La llegada de la escritura árabe permitió que la nueva poesía tadjika floreciera. El poeta Ferdowsi fue un tadjiko que escribió el poema Saname en la lengua de esa tierra, en árabe. En Dushanbe pueden verse las más exquisitas lápidas de la época del rey Babar, con versos árabicos labrados con devoción coránica en las negras superficies de la roca pulida.
Aun así, cuando Stalin absorbió a Tadjikistán dentro del imperio soviético, entregando cruelmente las históricas ciudades tadjikas de Tashkent y Samarkand a la nueva república de Uzbekistán, sólo para mantener vivos los odios étnicos, los gobernantes prohibieron el árabe.

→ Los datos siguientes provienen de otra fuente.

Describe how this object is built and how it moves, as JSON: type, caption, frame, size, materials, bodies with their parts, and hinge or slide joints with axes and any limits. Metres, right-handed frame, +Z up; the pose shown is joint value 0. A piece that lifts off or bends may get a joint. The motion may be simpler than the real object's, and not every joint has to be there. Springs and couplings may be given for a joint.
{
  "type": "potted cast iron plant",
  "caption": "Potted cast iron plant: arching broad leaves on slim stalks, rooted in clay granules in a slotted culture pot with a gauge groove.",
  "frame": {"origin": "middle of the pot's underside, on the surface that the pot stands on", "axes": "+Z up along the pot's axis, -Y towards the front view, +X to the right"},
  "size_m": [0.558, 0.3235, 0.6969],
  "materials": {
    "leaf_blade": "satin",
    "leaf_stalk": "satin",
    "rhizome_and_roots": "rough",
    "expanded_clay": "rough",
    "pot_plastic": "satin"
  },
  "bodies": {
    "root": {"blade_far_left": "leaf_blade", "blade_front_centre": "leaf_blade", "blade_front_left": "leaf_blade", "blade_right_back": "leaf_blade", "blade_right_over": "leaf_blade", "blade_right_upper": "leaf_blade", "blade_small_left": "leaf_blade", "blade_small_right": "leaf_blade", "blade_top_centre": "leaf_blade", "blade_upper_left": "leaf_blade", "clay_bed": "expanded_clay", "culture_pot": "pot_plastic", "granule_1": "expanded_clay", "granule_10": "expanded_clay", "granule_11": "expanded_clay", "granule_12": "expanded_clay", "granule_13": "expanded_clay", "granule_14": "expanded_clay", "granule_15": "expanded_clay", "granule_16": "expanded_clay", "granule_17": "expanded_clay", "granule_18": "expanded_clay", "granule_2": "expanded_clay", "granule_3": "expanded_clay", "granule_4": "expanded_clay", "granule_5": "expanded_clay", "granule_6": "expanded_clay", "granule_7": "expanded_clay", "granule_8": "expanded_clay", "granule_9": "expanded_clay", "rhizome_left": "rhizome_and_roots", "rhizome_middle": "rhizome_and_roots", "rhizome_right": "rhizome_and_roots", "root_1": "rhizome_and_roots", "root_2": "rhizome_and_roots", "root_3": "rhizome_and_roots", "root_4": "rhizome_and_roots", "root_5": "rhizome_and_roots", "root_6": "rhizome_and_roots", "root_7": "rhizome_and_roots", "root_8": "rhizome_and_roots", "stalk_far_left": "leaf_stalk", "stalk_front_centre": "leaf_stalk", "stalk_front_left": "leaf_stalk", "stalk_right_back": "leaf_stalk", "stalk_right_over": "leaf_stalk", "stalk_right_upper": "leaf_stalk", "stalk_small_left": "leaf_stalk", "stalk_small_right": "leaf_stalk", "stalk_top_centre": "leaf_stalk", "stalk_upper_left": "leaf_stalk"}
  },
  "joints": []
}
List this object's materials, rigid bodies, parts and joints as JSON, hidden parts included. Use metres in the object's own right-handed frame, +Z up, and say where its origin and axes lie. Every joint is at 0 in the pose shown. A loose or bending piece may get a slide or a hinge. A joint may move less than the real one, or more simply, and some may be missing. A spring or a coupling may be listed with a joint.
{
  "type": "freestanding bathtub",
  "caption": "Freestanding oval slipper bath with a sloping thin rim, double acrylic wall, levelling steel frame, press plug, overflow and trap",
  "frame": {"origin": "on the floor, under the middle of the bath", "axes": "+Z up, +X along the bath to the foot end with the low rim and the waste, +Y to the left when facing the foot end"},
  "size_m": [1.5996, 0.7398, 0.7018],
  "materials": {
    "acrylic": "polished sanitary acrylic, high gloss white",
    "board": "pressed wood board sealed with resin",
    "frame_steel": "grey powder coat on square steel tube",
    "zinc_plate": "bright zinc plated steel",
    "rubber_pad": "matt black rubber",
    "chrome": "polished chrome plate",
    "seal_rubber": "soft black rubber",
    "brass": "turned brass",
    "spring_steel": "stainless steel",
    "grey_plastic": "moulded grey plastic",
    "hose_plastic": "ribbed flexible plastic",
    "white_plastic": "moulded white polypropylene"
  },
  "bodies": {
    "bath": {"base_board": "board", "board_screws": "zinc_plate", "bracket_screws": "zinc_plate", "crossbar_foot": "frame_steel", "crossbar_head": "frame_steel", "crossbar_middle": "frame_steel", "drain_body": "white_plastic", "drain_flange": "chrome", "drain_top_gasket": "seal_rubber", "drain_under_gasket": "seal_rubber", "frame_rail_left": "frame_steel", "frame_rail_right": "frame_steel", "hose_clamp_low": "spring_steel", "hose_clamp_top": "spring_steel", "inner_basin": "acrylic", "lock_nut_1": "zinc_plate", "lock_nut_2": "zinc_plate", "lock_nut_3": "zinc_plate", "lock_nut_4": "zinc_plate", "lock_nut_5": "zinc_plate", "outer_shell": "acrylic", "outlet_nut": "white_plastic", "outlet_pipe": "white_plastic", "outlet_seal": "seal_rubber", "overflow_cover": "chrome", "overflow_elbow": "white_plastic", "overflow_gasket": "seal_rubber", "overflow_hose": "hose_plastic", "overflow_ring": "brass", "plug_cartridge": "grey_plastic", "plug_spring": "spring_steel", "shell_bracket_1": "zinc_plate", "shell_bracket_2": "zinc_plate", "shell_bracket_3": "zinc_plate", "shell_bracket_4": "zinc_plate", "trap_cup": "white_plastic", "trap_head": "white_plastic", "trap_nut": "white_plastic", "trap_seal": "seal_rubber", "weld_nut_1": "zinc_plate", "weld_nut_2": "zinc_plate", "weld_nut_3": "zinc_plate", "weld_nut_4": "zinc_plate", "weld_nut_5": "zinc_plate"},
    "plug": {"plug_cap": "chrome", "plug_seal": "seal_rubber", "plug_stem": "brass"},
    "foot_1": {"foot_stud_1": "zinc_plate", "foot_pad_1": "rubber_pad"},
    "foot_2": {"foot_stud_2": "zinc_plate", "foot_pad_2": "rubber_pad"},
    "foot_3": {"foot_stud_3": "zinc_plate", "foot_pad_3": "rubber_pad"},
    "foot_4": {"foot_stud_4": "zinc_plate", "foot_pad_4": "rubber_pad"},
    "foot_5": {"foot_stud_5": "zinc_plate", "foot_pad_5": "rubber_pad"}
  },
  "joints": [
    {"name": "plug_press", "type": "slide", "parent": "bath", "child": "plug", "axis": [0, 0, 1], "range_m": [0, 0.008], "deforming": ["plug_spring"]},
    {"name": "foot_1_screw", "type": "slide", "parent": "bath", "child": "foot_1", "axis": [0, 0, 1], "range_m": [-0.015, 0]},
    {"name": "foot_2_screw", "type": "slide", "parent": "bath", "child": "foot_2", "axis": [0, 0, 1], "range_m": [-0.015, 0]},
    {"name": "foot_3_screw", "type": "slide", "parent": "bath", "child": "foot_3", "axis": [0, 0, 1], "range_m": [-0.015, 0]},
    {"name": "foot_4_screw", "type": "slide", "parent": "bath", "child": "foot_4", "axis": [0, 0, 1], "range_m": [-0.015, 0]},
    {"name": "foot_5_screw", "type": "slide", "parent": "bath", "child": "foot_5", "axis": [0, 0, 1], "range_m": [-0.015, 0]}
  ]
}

Por lo tanto, a todos los niños se les enseñó a hablar ruso aunque escribieran en tadjiko, tenían que usar el alfabeto cirílico, no el árabe.
Mustafa Kemal Atarturk “modernizó” en forma similar a Turquía en su momento, al obligar a los turcos a dejar el alfabeto árabe en favor del latino (esta es la razón por la que sospecho que los académicos turcos tienen tantas dificultades al estudiar los vitales textos otomanos sobre el Holocausto Armenio de 1915).

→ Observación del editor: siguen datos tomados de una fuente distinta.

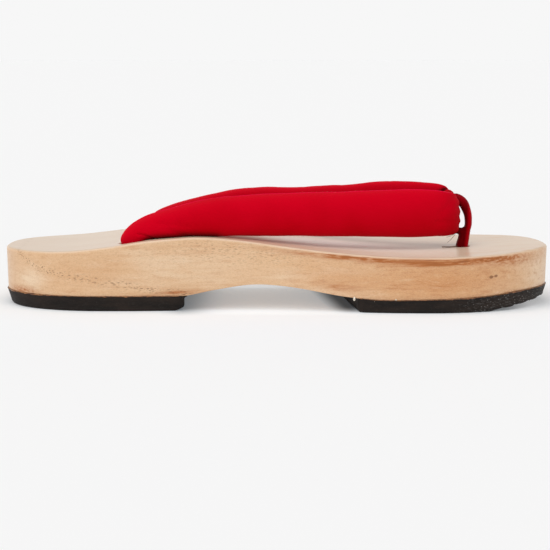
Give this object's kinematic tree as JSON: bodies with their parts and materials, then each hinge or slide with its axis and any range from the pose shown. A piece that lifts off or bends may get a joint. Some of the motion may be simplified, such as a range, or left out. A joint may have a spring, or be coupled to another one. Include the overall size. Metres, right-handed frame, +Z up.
{
  "type": "geta sandal",
  "caption": "Low flat wooden geta sandal with an arched one-piece base, dark rubber pads under heel and forefoot, and a padded cloth V strap held by a toe loop.",
  "frame": {"origin": "on the ground under the middle of the sole's length and width", "axes": "+X to the toe along the sole, +Y to the outer (lateral) side of the foot, +Z up"},
  "size_m": [0.255, 0.092, 0.056],
  "materials": {
    "wood": "light open-grained wood with a thin satin clear coat",
    "rubber": "matt black-brown sole rubber with pale scuffs",
    "strap_cloth": "smooth fine red cloth over padding, soft sheen",
    "loop_cloth": "the same red cloth, folded into a narrow band"
  },
  "bodies": {
    "root": {"wooden_base": "wood", "heel_pad": "rubber", "forefoot_pad": "rubber", "hanao_strap": "strap_cloth", "toe_loop": "loop_cloth"}
  },
  "joints": []
}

Al liberarnos de un idioma original para imponer otro, la historia nos parece menos peligrosa. ¿No tratamos de hacer lo mismo en Irlanda cuando obligamos al clero católico a limitarse en sus actividades con el propósito de que la lengua irlandesa fuera hablada y no escrita?
Asimismo, las parejas tadjikas y los niños que vienen a Shahnameh, tal como está escrito, no pueden descifrar la elegante poesía persa gravada en esas extraordinarias lápidas.

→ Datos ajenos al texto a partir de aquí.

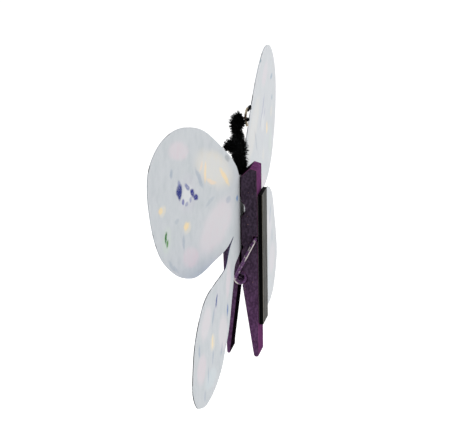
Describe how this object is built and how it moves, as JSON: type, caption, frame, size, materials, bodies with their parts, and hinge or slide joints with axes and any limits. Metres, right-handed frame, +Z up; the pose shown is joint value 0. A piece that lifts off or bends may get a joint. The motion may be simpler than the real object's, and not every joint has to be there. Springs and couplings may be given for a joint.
{
  "type": "butterfly clothes-peg magnet",
  "caption": "Spring clothes peg with a magnet strip on its back leg, holding a card butterfly and a chenille stem bent into antennae.",
  "frame": {"origin": "middle of the magnet strip's free face", "axes": "+Y out of the magnet face, +Z up the peg towards its jaws, +X across the peg to the side of the more folded wings"},
  "size_m": [0.1453, 0.0292, 0.1022],
  "materials": {
    "painted_wood": "purple acrylic paint on wood",
    "spring_steel": "purple paint rubbed through to bare steel",
    "magnet": "flexible magnet, satin",
    "adhesive": "clear adhesive film",
    "card": "uncoated white card with marker colours",
    "chenille": "black cut pile",
    "stem_wire": "thin twisted wire, dull"
  },
  "bodies": {
    "back_leg": {"back_leg": "painted_wood", "spring_back_half": "spring_steel", "magnet_strip": "magnet", "magnet_adhesive": "adhesive", "card_waist": "card", "chenille_anchor": "chenille"},
    "front_leg": {"front_leg": "painted_wood", "spring_front_half": "spring_steel"},
    "right_wings": {"right_upper_wing": "card", "right_lower_wing": "card"},
    "left_wings": {"left_upper_wing": "card", "left_lower_wing": "card"},
    "right_antenna": {"right_antenna_pile": "chenille", "right_antenna_core": "stem_wire"},
    "left_antenna": {"left_antenna_pile": "chenille", "left_antenna_core": "stem_wire", "left_antenna_wire_ends": "stem_wire"}
  },
  "joints": [
    {"name": "clip_open", "type": "hinge", "parent": "back_leg", "child": "front_leg", "pos_m": [0, -0.00835, -0.0074], "axis": [1, 0, 0], "range_deg": [0, 14], "stiffness_Nm_per_rad": 0.4, "springref_deg": -40.11},
    {"name": "right_wings_fold", "type": "hinge", "parent": "back_leg", "child": "right_wings", "pos_m": [0.005, -0.0085, 0.0176], "axis": [0, 0, -1], "range_deg": [-30, 30], "stiffness_Nm_per_rad": 0.003},
    {"name": "left_wings_fold", "type": "hinge", "parent": "back_leg", "child": "left_wings", "pos_m": [-0.005, -0.0085, 0.0176], "axis": [0, 0, 1], "range_deg": [-20, 45], "stiffness_Nm_per_rad": 0.003},
    {"name": "right_antenna_bend", "type": "hinge", "parent": "back_leg", "child": "right_antenna", "pos_m": [0.0021, -0.00895, 0.0357], "axis": [0, 1, 0], "range_deg": [-15, 5]},
    {"name": "left_antenna_bend", "type": "hinge", "parent": "back_leg", "child": "left_antenna", "pos_m": [-0.0021, -0.00905, 0.0357], "axis": [0, 1, 0], "range_deg": [-8, 15]}
  ]
}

He aquí una diminuta victoria contra los iconoclastas, quizá la primera traducción de una de esas antiguas piedras y que pocos tadjikos pueden entender.
“Escuché al poderoso Jamshed, el rey/ Talladas en piedra cerca de un manantial estas palabras:/ Muchos como nosotros se sentaron junto a este arroyo/ Y dejamos esta vida en un parpadeo./Capturamos al mundo entero mediante nuestro valor y fortaleza /Sin poder llevarnos, sin embargo, nada a nuestra tumba”.
Junto a una iglesia de East Sutton, en Kent, todavía hay una lápida inglesa que yo leía cada vez que pasaba junto a ella jadeando y vestido con el pantalón corto del uniforme deportivo de la escuela Sutton Valence, en los sábados de invierno. No recuerdo a quién inmortalizaban estas palabras, pero sí el verso ahí labrado:
“Recuérdame cuando pases por aquí/ Como eres ahora fui yo alguna vez/ Como soy ahora serás”/Recuerda que la muerte te seguirá”.
Me recuerdo, exhausto y congelado en mi delgada ropa deportiva, odiando este mensaje eterno tanto que a veces hubiera querido agarrar un martillo y convertir en añicos esa maldita lápida.
Sí, en algún lugar oscuro de nuestros corazones, quizá todos somos talibanes.